-- START Exercise input --
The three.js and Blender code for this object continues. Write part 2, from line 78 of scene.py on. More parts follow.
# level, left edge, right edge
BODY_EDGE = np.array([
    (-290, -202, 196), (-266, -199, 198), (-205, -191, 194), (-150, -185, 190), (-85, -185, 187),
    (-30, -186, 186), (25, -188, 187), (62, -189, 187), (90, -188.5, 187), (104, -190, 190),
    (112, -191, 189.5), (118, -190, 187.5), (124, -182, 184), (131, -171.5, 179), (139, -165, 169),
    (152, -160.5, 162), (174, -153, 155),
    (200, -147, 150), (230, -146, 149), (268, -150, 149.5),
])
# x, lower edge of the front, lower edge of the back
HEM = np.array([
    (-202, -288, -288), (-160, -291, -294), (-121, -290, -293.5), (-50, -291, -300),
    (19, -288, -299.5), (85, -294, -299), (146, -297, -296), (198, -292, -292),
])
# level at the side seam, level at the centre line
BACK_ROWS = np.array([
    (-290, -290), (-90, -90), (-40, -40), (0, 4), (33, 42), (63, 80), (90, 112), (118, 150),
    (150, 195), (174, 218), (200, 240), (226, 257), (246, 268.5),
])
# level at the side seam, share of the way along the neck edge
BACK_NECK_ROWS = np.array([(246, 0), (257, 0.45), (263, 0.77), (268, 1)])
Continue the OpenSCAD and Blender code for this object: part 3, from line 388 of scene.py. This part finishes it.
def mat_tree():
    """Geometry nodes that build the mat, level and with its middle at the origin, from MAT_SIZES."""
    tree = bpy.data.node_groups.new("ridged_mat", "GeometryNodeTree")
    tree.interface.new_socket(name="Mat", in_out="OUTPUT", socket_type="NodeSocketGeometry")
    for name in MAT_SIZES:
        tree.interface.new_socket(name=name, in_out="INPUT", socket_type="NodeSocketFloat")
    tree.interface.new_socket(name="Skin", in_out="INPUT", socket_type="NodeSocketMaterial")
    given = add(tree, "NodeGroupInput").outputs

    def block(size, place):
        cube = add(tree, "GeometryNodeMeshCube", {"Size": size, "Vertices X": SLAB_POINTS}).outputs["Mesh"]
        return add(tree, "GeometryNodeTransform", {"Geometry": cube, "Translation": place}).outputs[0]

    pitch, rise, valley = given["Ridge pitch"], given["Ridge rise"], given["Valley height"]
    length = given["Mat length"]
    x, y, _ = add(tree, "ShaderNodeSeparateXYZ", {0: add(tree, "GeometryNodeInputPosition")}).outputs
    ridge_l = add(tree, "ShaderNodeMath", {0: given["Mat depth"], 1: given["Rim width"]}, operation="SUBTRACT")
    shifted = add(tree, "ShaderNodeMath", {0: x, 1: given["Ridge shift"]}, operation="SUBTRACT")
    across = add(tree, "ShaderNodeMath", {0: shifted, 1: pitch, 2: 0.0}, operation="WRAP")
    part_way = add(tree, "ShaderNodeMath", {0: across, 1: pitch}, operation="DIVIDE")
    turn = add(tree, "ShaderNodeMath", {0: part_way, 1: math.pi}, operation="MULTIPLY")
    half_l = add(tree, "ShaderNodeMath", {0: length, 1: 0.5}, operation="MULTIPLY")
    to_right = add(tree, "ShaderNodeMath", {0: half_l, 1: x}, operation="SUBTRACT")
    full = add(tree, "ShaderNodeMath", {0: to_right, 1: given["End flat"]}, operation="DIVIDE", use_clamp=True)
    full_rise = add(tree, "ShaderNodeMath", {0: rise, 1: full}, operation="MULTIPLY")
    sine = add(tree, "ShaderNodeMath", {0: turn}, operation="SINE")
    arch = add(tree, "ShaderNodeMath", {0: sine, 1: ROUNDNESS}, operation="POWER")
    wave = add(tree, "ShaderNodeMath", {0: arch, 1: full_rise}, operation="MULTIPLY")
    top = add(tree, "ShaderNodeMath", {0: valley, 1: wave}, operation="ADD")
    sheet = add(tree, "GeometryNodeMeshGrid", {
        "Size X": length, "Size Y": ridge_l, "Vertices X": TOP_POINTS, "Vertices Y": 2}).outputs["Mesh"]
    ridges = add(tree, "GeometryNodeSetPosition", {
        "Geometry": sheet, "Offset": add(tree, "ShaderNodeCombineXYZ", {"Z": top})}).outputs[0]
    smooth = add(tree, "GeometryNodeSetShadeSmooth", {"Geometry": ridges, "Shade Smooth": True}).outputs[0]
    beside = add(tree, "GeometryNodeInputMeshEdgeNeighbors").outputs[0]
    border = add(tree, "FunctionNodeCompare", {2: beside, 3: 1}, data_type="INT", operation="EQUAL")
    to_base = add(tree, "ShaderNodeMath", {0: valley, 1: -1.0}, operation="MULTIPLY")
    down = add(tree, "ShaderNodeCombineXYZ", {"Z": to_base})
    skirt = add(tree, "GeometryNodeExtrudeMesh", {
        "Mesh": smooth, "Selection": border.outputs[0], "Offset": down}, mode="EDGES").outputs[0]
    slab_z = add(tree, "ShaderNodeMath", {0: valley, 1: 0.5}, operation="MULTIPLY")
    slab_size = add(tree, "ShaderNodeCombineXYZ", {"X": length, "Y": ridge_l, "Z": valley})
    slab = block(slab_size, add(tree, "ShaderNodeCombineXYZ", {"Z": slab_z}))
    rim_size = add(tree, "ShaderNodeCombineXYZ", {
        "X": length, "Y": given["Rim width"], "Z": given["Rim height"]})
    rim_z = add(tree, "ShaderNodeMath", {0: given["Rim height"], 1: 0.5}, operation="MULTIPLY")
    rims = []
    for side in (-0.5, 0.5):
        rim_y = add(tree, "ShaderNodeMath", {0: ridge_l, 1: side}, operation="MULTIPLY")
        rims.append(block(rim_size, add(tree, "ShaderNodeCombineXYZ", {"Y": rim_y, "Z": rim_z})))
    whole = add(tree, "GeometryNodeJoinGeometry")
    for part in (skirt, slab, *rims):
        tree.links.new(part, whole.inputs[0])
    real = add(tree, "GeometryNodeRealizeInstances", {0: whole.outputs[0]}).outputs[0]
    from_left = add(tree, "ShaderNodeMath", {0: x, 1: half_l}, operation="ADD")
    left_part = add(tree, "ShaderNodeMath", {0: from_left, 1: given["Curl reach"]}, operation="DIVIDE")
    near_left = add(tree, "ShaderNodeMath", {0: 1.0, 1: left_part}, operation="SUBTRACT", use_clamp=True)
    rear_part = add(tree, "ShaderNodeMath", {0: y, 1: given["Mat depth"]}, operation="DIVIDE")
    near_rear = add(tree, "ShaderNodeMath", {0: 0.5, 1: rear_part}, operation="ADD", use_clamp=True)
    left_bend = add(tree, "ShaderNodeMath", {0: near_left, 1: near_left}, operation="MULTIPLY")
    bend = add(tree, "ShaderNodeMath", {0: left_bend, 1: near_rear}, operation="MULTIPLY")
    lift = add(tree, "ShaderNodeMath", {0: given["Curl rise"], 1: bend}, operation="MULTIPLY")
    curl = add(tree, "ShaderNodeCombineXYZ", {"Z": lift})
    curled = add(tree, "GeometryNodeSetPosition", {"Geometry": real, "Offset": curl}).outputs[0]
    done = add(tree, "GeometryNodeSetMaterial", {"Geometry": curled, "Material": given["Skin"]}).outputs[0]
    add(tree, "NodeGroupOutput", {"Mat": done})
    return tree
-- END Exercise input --
### Stated task
Print only the lines from the top of the data above down to the line holding "0.77), (268, 1)])", inclusive.

### Task response
The three.js and Blender code for this object continues. Write part 2, from line 78 of scene.py on. More parts follow.
# level, left edge, right edge
BODY_EDGE = np.array([
    (-290, -202, 196), (-266, -199, 198), (-205, -191, 194), (-150, -185, 190), (-85, -185, 187),
    (-30, -186, 186), (25, -188, 187), (62, -189, 187), (90, -188.5, 187), (104, -190, 190),
    (112, -191, 189.5), (118, -190, 187.5), (124, -182, 184), (131, -171.5, 179), (139, -165, 169),
    (152, -160.5, 162), (174, -153, 155),
    (200, -147, 150), (230, -146, 149), (268, -150, 149.5),
])
# x, lower edge of the front, lower edge of the back
HEM = np.array([
    (-202, -288, -288), (-160, -291, -294), (-121, -290, -293.5), (-50, -291, -300),
    (19, -288, -299.5), (85, -294, -299), (146, -297, -296), (198, -292, -292),
])
# level at the side seam, level at the centre line
BACK_ROWS = np.array([
    (-290, -290), (-90, -90), (-40, -40), (0, 4), (33, 42), (63, 80), (90, 112), (118, 150),
    (150, 195), (174, 218), (200, 240), (226, 257), (246, 268.5),
])
# level at the side seam, share of the way along the neck edge
BACK_NECK_ROWS = np.array([(246, 0), (257, 0.45), (263, 0.77), (268, 1)])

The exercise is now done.